WEwl suicidio del adolescente vasco que no pudo continuar soportando las humillaciones de sus compañeros de clase ha conmovido a este país. Los profesores no dieron importancia a las crecientes presiones que recibía y las familias apenas se enteraron de la gravedad del acoso.

Puede existir la tentación, quizá, de relacionar lo sucedido con el arraigo que ha llegado a alcanzar en Euskadi la cultura del silencio y la coacción. Pero hay mucho más. En otros lugares pasan cosas parecidas. Estudios efectuados en distintas autonomías subrayan que un 3% de los escolares son víctimas de la violencia de sus compañeros, y la incomunicación entre familia, adolescentes y escuela se produce en todas las sociedades desarrolladas.

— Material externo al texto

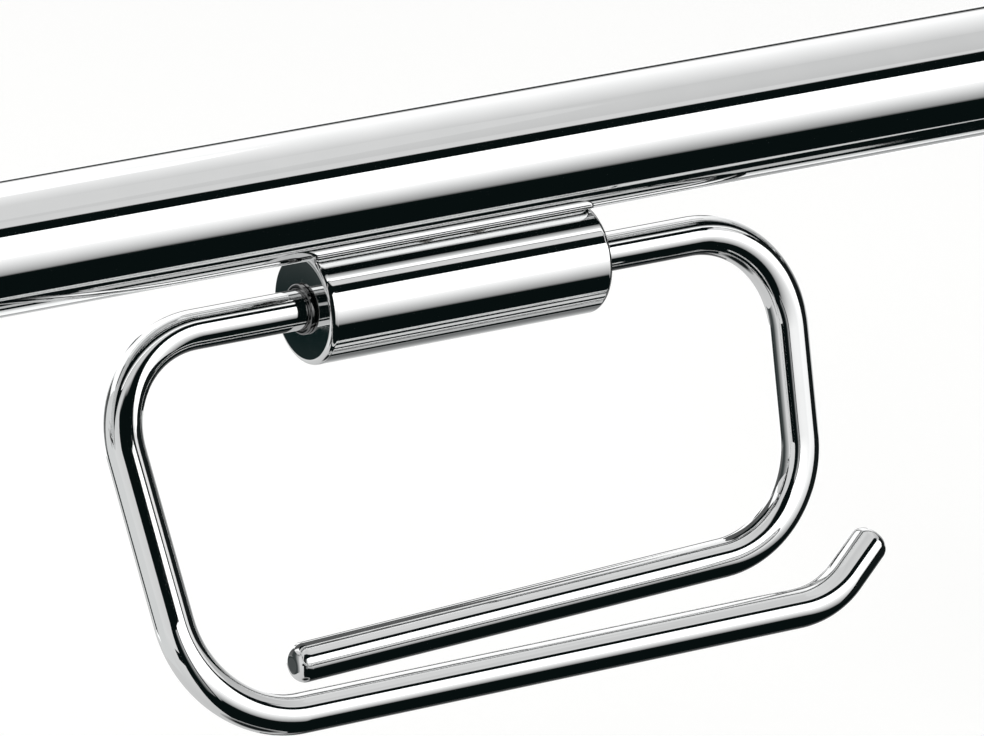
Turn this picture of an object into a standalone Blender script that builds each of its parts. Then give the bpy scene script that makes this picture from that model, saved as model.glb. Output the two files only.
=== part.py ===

La ministra de Educación, María Jesús Sansegundo, anuncia que la futura ley de enseñanza instaurará la presencia en los centros de profesionales especializados en resolver los conflictos de convivencia en las aulas. Será positivo. Pero sería un error no recordar que todos y cada uno de los profesores deben ser educadores en un sentido integral. Y que eso ni lo pueden delegar en un especialista ni, menos todavía, olvidarlo, como quizás ha pasado en el caso vasco.